● What is expected: Reproduce each line of the material precisely.

------ Data excerpt ------

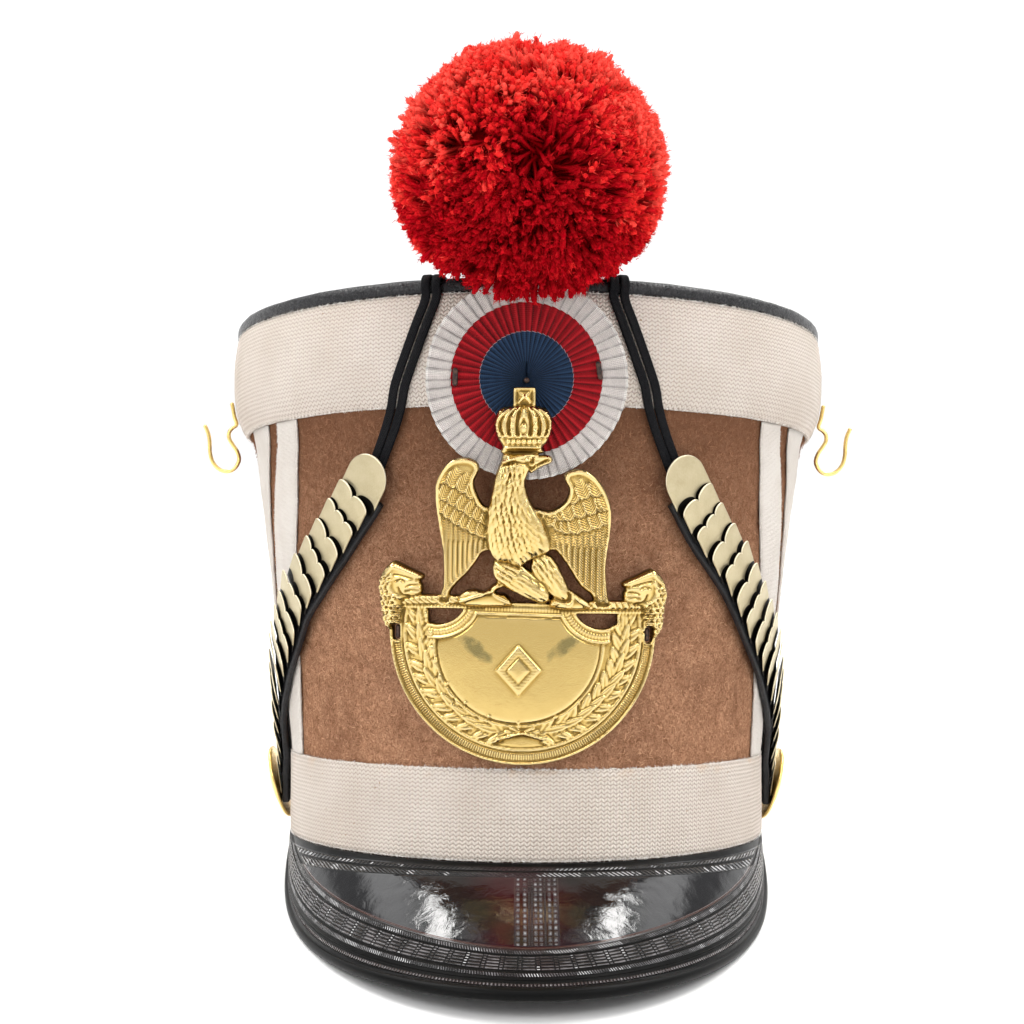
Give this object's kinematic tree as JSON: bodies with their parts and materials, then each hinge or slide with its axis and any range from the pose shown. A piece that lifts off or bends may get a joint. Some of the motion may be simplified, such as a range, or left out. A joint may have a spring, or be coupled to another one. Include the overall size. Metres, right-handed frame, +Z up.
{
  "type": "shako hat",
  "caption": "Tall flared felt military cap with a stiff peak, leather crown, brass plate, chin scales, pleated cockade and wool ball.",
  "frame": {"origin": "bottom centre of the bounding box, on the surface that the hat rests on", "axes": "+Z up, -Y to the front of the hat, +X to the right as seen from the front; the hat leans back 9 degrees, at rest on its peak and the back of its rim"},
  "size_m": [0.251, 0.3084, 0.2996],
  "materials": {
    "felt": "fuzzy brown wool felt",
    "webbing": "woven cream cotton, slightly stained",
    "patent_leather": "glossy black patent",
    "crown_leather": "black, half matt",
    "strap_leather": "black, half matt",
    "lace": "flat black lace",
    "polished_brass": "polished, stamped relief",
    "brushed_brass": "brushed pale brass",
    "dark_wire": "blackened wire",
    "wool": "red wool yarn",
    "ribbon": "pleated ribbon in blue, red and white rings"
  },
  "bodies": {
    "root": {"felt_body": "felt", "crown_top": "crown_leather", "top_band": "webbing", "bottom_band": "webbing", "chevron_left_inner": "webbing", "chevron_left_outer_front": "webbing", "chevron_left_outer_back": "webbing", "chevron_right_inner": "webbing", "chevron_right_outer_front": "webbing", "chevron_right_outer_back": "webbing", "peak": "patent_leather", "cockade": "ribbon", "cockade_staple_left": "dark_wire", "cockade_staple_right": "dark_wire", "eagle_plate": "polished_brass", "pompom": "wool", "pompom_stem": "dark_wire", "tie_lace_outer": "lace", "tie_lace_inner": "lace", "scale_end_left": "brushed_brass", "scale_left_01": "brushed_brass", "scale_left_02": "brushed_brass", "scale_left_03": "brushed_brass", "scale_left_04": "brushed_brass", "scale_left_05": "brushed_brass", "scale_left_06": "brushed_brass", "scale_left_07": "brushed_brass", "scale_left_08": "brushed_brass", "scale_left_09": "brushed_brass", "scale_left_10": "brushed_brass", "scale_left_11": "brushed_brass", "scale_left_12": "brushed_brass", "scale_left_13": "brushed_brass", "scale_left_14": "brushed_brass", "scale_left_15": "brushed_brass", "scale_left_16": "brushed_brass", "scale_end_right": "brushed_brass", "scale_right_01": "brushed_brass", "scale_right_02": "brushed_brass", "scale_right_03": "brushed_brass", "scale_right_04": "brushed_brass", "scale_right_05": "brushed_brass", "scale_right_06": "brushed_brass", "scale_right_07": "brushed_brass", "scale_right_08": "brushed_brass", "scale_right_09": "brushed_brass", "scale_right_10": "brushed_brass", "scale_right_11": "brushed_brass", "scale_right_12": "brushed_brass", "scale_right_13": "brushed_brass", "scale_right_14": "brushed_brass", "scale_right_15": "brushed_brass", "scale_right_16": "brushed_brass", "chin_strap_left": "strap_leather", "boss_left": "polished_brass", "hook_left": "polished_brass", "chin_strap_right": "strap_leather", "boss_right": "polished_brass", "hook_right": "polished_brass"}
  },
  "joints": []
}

------

● Response to this exercise:
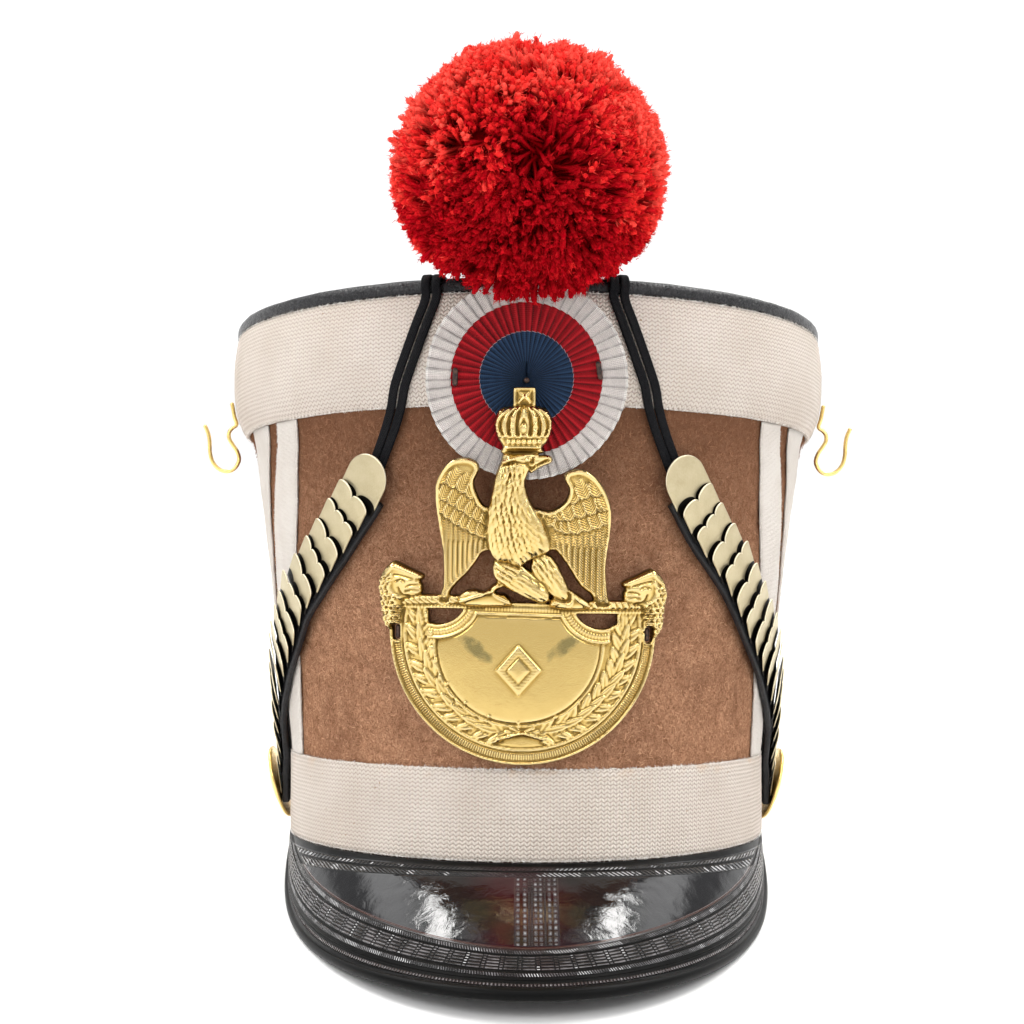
Give this object's kinematic tree as JSON: bodies with their parts and materials, then each hinge or slide with its axis and any range from the pose shown. A piece that lifts off or bends may get a joint. Some of the motion may be simplified, such as a range, or left out. A joint may have a spring, or be coupled to another one. Include the overall size. Metres, right-handed frame, +Z up.
{
  "type": "shako hat",
  "caption": "Tall flared felt military cap with a stiff peak, leather crown, brass plate, chin scales, pleated cockade and wool ball.",
  "frame": {"origin": "bottom centre of the bounding box, on the surface that the hat rests on", "axes": "+Z up, -Y to the front of the hat, +X to the right as seen from the front; the hat leans back 9 degrees, at rest on its peak and the back of its rim"},
  "size_m": [0.251, 0.3084, 0.2996],
  "materials": {
    "felt": "fuzzy brown wool felt",
    "webbing": "woven cream cotton, slightly stained",
    "patent_leather": "glossy black patent",
    "crown_leather": "black, half matt",
    "strap_leather": "black, half matt",
    "lace": "flat black lace",
    "polished_brass": "polished, stamped relief",
    "brushed_brass": "brushed pale brass",
    "dark_wire": "blackened wire",
    "wool": "red wool yarn",
    "ribbon": "pleated ribbon in blue, red and white rings"
  },
  "bodies": {
    "root": {"felt_body": "felt", "crown_top": "crown_leather", "top_band": "webbing", "bottom_band": "webbing", "chevron_left_inner": "webbing", "chevron_left_outer_front": "webbing", "chevron_left_outer_back": "webbing", "chevron_right_inner": "webbing", "chevron_right_outer_front": "webbing", "chevron_right_outer_back": "webbing", "peak": "patent_leather", "cockade": "ribbon", "cockade_staple_left": "dark_wire", "cockade_staple_right": "dark_wire", "eagle_plate": "polished_brass", "pompom": "wool", "pompom_stem": "dark_wire", "tie_lace_outer": "lace", "tie_lace_inner": "lace", "scale_end_left": "brushed_brass", "scale_left_01": "brushed_brass", "scale_left_02": "brushed_brass", "scale_left_03": "brushed_brass", "scale_left_04": "brushed_brass", "scale_left_05": "brushed_brass", "scale_left_06": "brushed_brass", "scale_left_07": "brushed_brass", "scale_left_08": "brushed_brass", "scale_left_09": "brushed_brass", "scale_left_10": "brushed_brass", "scale_left_11": "brushed_brass", "scale_left_12": "brushed_brass", "scale_left_13": "brushed_brass", "scale_left_14": "brushed_brass", "scale_left_15": "brushed_brass", "scale_left_16": "brushed_brass", "scale_end_right": "brushed_brass", "scale_right_01": "brushed_brass", "scale_right_02": "brushed_brass", "scale_right_03": "brushed_brass", "scale_right_04": "brushed_brass", "scale_right_05": "brushed_brass", "scale_right_06": "brushed_brass", "scale_right_07": "brushed_brass", "scale_right_08": "brushed_brass", "scale_right_09": "brushed_brass", "scale_right_10": "brushed_brass", "scale_right_11": "brushed_brass", "scale_right_12": "brushed_brass", "scale_right_13": "brushed_brass", "scale_right_14": "brushed_brass", "scale_right_15": "brushed_brass", "scale_right_16": "brushed_brass", "chin_strap_left": "strap_leather", "boss_left": "polished_brass", "hook_left": "polished_brass", "chin_strap_right": "strap_leather", "boss_right": "polished_brass", "hook_right": "polished_brass"}
  },
  "joints": []
}